==== PROVIDED MATERIAL

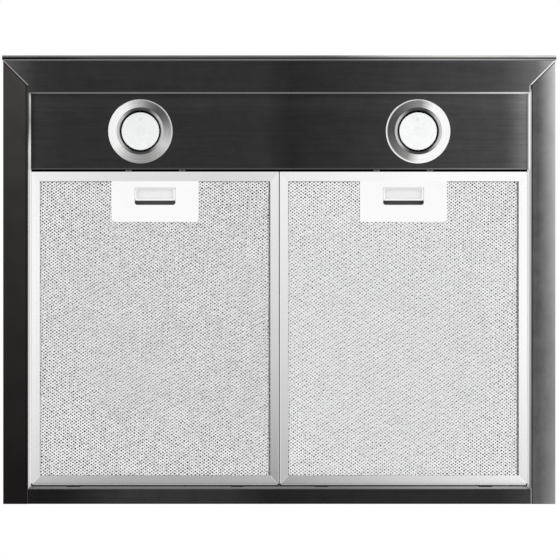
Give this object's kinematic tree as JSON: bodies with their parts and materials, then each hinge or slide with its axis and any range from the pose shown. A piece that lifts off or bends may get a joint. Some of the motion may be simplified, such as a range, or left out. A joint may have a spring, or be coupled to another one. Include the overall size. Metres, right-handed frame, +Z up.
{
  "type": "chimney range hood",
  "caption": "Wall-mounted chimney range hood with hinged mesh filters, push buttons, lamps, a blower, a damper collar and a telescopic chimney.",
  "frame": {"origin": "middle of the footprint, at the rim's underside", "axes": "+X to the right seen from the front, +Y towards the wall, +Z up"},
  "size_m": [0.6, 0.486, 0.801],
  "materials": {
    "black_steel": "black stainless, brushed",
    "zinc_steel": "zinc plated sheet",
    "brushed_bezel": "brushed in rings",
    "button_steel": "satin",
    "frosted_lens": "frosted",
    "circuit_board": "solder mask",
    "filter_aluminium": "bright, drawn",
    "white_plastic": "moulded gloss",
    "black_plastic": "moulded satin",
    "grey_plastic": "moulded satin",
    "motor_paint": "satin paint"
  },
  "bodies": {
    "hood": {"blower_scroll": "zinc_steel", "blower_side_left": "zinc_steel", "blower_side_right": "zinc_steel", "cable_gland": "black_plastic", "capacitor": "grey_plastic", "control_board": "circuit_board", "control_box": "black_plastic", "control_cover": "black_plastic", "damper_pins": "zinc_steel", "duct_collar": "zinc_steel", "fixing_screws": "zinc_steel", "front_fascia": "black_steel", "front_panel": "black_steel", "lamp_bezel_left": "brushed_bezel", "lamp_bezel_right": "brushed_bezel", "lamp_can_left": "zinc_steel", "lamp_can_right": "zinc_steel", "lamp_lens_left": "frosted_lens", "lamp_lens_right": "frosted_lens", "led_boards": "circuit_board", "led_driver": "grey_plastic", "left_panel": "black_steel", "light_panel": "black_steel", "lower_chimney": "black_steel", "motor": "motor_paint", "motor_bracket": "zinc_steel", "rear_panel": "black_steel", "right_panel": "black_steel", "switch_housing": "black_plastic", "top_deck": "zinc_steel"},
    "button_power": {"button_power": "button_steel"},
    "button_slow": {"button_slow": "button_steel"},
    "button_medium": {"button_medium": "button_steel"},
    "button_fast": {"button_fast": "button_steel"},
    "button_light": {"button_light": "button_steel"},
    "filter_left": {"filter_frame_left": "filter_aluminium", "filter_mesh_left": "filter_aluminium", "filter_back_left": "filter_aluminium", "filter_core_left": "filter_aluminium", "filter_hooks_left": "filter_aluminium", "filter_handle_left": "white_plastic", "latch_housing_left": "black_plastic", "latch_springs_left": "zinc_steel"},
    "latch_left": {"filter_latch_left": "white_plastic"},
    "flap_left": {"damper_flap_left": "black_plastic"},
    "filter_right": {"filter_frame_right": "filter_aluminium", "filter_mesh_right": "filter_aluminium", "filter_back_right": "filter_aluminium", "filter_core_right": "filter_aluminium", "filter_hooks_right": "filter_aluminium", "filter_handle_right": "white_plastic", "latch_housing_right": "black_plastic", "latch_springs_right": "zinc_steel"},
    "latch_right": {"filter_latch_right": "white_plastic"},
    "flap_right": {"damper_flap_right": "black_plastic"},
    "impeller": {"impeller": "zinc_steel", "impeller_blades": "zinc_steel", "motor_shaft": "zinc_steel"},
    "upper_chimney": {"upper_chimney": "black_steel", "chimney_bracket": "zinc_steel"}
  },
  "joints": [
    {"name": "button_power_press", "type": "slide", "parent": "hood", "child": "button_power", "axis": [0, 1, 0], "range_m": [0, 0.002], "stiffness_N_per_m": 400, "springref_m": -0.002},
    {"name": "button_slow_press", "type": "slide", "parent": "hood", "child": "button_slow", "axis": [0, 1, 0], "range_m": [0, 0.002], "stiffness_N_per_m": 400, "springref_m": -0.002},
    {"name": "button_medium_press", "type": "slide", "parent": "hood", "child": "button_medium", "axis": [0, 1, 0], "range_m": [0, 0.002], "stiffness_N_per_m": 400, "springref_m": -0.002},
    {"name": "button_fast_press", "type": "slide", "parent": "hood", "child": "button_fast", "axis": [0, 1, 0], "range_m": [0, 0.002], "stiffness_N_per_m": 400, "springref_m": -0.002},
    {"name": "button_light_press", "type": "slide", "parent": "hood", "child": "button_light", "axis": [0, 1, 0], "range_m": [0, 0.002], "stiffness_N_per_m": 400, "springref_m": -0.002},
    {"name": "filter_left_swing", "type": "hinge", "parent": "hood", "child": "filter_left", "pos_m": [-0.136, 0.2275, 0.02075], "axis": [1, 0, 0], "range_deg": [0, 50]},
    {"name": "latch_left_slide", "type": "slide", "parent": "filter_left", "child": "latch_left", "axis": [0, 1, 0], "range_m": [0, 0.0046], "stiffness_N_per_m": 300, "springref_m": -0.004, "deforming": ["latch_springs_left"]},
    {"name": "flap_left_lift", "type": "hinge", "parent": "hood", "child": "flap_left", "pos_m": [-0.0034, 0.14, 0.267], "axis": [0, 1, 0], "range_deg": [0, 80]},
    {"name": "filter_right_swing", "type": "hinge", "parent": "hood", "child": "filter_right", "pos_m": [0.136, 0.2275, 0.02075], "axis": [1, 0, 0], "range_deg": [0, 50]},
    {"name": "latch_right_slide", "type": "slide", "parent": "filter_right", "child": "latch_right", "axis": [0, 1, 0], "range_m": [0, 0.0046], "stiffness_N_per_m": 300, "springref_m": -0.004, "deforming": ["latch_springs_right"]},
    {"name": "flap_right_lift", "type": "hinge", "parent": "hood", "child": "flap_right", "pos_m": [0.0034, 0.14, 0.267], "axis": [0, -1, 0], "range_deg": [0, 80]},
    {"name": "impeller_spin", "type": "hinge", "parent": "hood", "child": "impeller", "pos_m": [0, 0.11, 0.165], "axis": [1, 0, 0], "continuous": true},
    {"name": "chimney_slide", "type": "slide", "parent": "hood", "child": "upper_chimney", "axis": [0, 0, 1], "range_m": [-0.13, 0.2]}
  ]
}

========

▶ [REQUEST] Repeat the data exactly. Leave nothing out.

▶ [TASK ANSWER]
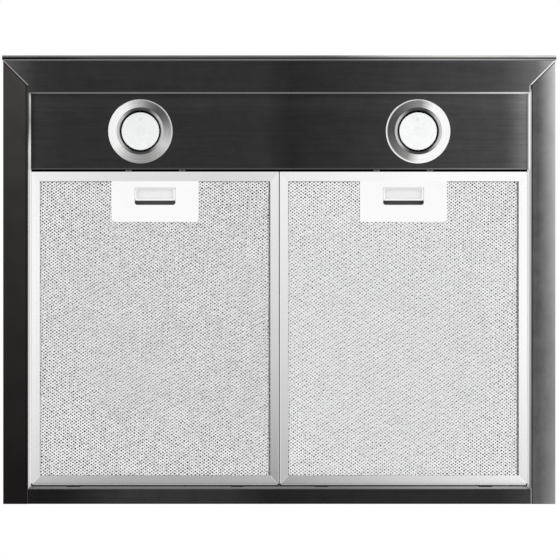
Give this object's kinematic tree as JSON: bodies with their parts and materials, then each hinge or slide with its axis and any range from the pose shown. A piece that lifts off or bends may get a joint. Some of the motion may be simplified, such as a range, or left out. A joint may have a spring, or be coupled to another one. Include the overall size. Metres, right-handed frame, +Z up.
{
  "type": "chimney range hood",
  "caption": "Wall-mounted chimney range hood with hinged mesh filters, push buttons, lamps, a blower, a damper collar and a telescopic chimney.",
  "frame": {"origin": "middle of the footprint, at the rim's underside", "axes": "+X to the right seen from the front, +Y towards the wall, +Z up"},
  "size_m": [0.6, 0.486, 0.801],
  "materials": {
    "black_steel": "black stainless, brushed",
    "zinc_steel": "zinc plated sheet",
    "brushed_bezel": "brushed in rings",
    "button_steel": "satin",
    "frosted_lens": "frosted",
    "circuit_board": "solder mask",
    "filter_aluminium": "bright, drawn",
    "white_plastic": "moulded gloss",
    "black_plastic": "moulded satin",
    "grey_plastic": "moulded satin",
    "motor_paint": "satin paint"
  },
  "bodies": {
    "hood": {"blower_scroll": "zinc_steel", "blower_side_left": "zinc_steel", "blower_side_right": "zinc_steel", "cable_gland": "black_plastic", "capacitor": "grey_plastic", "control_board": "circuit_board", "control_box": "black_plastic", "control_cover": "black_plastic", "damper_pins": "zinc_steel", "duct_collar": "zinc_steel", "fixing_screws": "zinc_steel", "front_fascia": "black_steel", "front_panel": "black_steel", "lamp_bezel_left": "brushed_bezel", "lamp_bezel_right": "brushed_bezel", "lamp_can_left": "zinc_steel", "lamp_can_right": "zinc_steel", "lamp_lens_left": "frosted_lens", "lamp_lens_right": "frosted_lens", "led_boards": "circuit_board", "led_driver": "grey_plastic", "left_panel": "black_steel", "light_panel": "black_steel", "lower_chimney": "black_steel", "motor": "motor_paint", "motor_bracket": "zinc_steel", "rear_panel": "black_steel", "right_panel": "black_steel", "switch_housing": "black_plastic", "top_deck": "zinc_steel"},
    "button_power": {"button_power": "button_steel"},
    "button_slow": {"button_slow": "button_steel"},
    "button_medium": {"button_medium": "button_steel"},
    "button_fast": {"button_fast": "button_steel"},
    "button_light": {"button_light": "button_steel"},
    "filter_left": {"filter_frame_left": "filter_aluminium", "filter_mesh_left": "filter_aluminium", "filter_back_left": "filter_aluminium", "filter_core_left": "filter_aluminium", "filter_hooks_left": "filter_aluminium", "filter_handle_left": "white_plastic", "latch_housing_left": "black_plastic", "latch_springs_left": "zinc_steel"},
    "latch_left": {"filter_latch_left": "white_plastic"},
    "flap_left": {"damper_flap_left": "black_plastic"},
    "filter_right": {"filter_frame_right": "filter_aluminium", "filter_mesh_right": "filter_aluminium", "filter_back_right": "filter_aluminium", "filter_core_right": "filter_aluminium", "filter_hooks_right": "filter_aluminium", "filter_handle_right": "white_plastic", "latch_housing_right": "black_plastic", "latch_springs_right": "zinc_steel"},
    "latch_right": {"filter_latch_right": "white_plastic"},
    "flap_right": {"damper_flap_right": "black_plastic"},
    "impeller": {"impeller": "zinc_steel", "impeller_blades": "zinc_steel", "motor_shaft": "zinc_steel"},
    "upper_chimney": {"upper_chimney": "black_steel", "chimney_bracket": "zinc_steel"}
  },
  "joints": [
    {"name": "button_power_press", "type": "slide", "parent": "hood", "child": "button_power", "axis": [0, 1, 0], "range_m": [0, 0.002], "stiffness_N_per_m": 400, "springref_m": -0.002},
    {"name": "button_slow_press", "type": "slide", "parent": "hood", "child": "button_slow", "axis": [0, 1, 0], "range_m": [0, 0.002], "stiffness_N_per_m": 400, "springref_m": -0.002},
    {"name": "button_medium_press", "type": "slide", "parent": "hood", "child": "button_medium", "axis": [0, 1, 0], "range_m": [0, 0.002], "stiffness_N_per_m": 400, "springref_m": -0.002},
    {"name": "button_fast_press", "type": "slide", "parent": "hood", "child": "button_fast", "axis": [0, 1, 0], "range_m": [0, 0.002], "stiffness_N_per_m": 400, "springref_m": -0.002},
    {"name": "button_light_press", "type": "slide", "parent": "hood", "child": "button_light", "axis": [0, 1, 0], "range_m": [0, 0.002], "stiffness_N_per_m": 400, "springref_m": -0.002},
    {"name": "filter_left_swing", "type": "hinge", "parent": "hood", "child": "filter_left", "pos_m": [-0.136, 0.2275, 0.02075], "axis": [1, 0, 0], "range_deg": [0, 50]},
    {"name": "latch_left_slide", "type": "slide", "parent": "filter_left", "child": "latch_left", "axis": [0, 1, 0], "range_m": [0, 0.0046], "stiffness_N_per_m": 300, "springref_m": -0.004, "deforming": ["latch_springs_left"]},
    {"name": "flap_left_lift", "type": "hinge", "parent": "hood", "child": "flap_left", "pos_m": [-0.0034, 0.14, 0.267], "axis": [0, 1, 0], "range_deg": [0, 80]},
    {"name": "filter_right_swing", "type": "hinge", "parent": "hood", "child": "filter_right", "pos_m": [0.136, 0.2275, 0.02075], "axis": [1, 0, 0], "range_deg": [0, 50]},
    {"name": "latch_right_slide", "type": "slide", "parent": "filter_right", "child": "latch_right", "axis": [0, 1, 0], "range_m": [0, 0.0046], "stiffness_N_per_m": 300, "springref_m": -0.004, "deforming": ["latch_springs_right"]},
    {"name": "flap_right_lift", "type": "hinge", "parent": "hood", "child": "flap_right", "pos_m": [0.0034, 0.14, 0.267], "axis": [0, -1, 0], "range_deg": [0, 80]},
    {"name": "impeller_spin", "type": "hinge", "parent": "hood", "child": "impeller", "pos_m": [0, 0.11, 0.165], "axis": [1, 0, 0], "continuous": true},
    {"name": "chimney_slide", "type": "slide", "parent": "hood", "child": "upper_chimney", "axis": [0, 0, 1], "range_m": [-0.13, 0.2]}
  ]
}